● **Exercise**:
Identify the lines containing the word "type". Copy each one.

====== Collected material

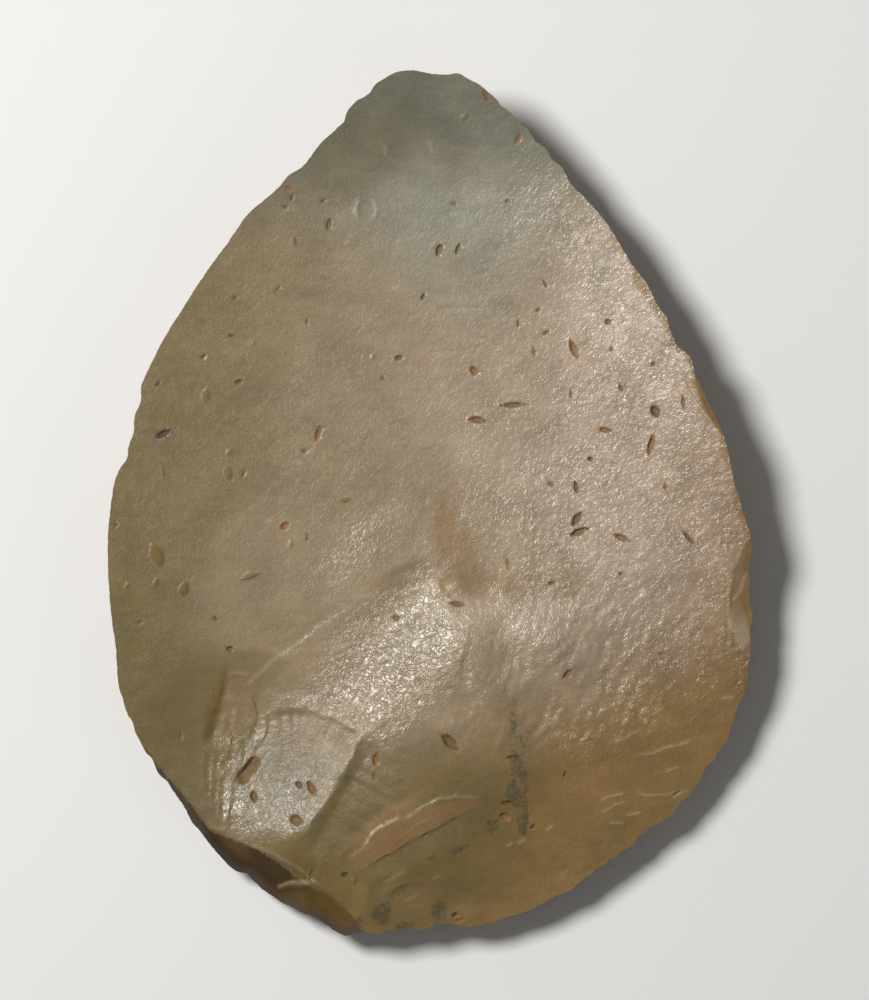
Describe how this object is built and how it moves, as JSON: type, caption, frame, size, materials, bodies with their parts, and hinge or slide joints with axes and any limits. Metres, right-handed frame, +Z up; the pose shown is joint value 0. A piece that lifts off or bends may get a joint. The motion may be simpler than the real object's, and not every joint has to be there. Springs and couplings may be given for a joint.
{
  "type": "stone scraper",
  "caption": "Large flint scraper: one flat pointed-oval flake with its split face up, a swelling bulb at the struck base and a steep trimmed edge all round underneath",
  "frame": {"origin": "middle of the footprint, on the ground that the flake's underside rests on", "axes": "+Z up out of the split face, +Y along the flake to its point, +X to the right as the split face is looked down on"},
  "size_m": [0.0897, 0.1202, 0.0139],
  "materials": {
    "flint": "silky patinated flint, olive tan, pinkish buff and grey"
  },
  "bodies": {
    "root": {"scraper": "flint"}
  },
  "joints": []
}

============

● **Exercise answer**:
Describe how this object is built and how it moves, as JSON: type, caption, frame, size, materials, bodies with their parts, and hinge or slide joints with axes and any limits. Metres, right-handed frame, +Z up; the pose shown is joint value 0. A piece that lifts off or bends may get a joint. The motion may be simpler than the real object's, and not every joint has to be there. Springs and couplings may be given for a joint.
  "type": "stone scraper",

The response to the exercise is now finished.